On this account, Piper’s response is far less useful. He advises for a prickly situation wherein the husband continues to exercise leadership in the home by calling Bible studies and prayer meetings with the children, leaving the wife in the uncomfortable position of having to either submit to his leadership or stew by herself somewhere else.
This bizarre scenario doesn’t answer a host of important questions in navigating a complementarian-egalitarian relationship, such as:
- What church will the family attend?
- Will it have female deacons, elders, or pastors?
- How will decisions be made?
- How will disagreements be settled?
- Is the complementarian husband going to support his egalitarian wife if she is called to serve as a deacon or elder at her local church, or if she chooses to become a pastor or chaplain?

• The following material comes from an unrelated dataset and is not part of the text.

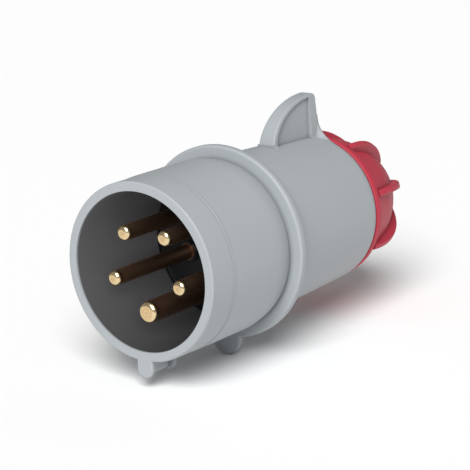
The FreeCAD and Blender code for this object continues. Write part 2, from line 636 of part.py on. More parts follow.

- What happens if the egalitarian wife beats her husband to initiating and leading family Bible studies? Does he engage with her in co-leading the family meetings, or is he the one stewing with resentment elsewhere?
Egalitarians and complementarians who marry each other only have three options:
(1) compromise on their principles
(2) live and let live
(3) part ways
Either one or both of you agrees to sacrifice some of your egalitarian/complementarian principles for the sake of the marriage, or you live separately and apart in what is effectively an interfaith marriage, or it doesn’t work out.
For me, the question of whether I would date a complementarian comes down to what kind of complementarian he is.
Marriage at the Crossroads was a 2009 book by William & Aida Spencer (an egalitarian couple) and Steve & Celestia Tracy (a soft complementarian couple). There was not a lot of practical difference between how the couples ran their marriages.
As one reviewer said, “In many respects the differences between the Spencers and the Tracys appear to be more semantical than actual, as there are several shared sentiments. ‘If we didn’t know better, we would say we had read each other’s chapters because they have each similar and overlapping content’ (p. 182).”
So I could see a marriage between an egalitarian and a Craig Blomberg  complementarian working out with little issue—so long as the couple could come to agreement on a church home—while a marriage between an egalitarian and a Paige Patterson complementarian would be doomed.
Last year [in 2015], I wound up dating someone who eventually proved to be the equivalent of a hard complementarian.
I reached a point where I asked him, if things ever worked out, would we be able to compromise on a church to attend together given our different feelings on gender and ministry? I suggested the example of an Anglican church I knew of that had female deacons and female “pastors,” but not female elders or priests.
His response? “I am NOT going to compromise on God’s standards!” I realized there was no way I was going to be with someone who wouldn’t attend church with me or be fully supportive of me if I ever became an elder, a deacon, or a chaplain, and this became one of several reasons that I ended the relationship. (This man had also been sexually active with every girlfriend he had ever had prior to me, while I had always insisted on saving sex for marriage. It grieved me that his interpretation of 1 Tim 2:12 somehow meant more to him than what’s plainly written in 1 Cor 6:18-20.)
My advice to egalitarians who are debating whether to date a complementarian is to know and be up-front about their deal-breakers. I wound up changing my profile on the dating site to be very specific about my feelings on gender and how I wouldn’t date Christians who were strong believers in traditional gender roles.
I have only been addressing the scenario of a female egalitarian dating a male complementarian. What about the opposite, a male egalitarian dating a female complementarian?
I think this is potentially less of an issue because they have a loophole: so long as they mutually agree that the husband is going to lead, and the husband is willing to take the lead, neither one is compromising his/her principles.
There may still be some disagreement about where the couple goes to church and whether the church will have female deacons, elders and pastors, but if the female partner is a good complementarian, shouldn’t she be submitting to her husband’s desire to attend an egalitarian church? Problem solved.
 With apologies to Craig Blomberg, who probably never expected to be made into a dating-adjacent term!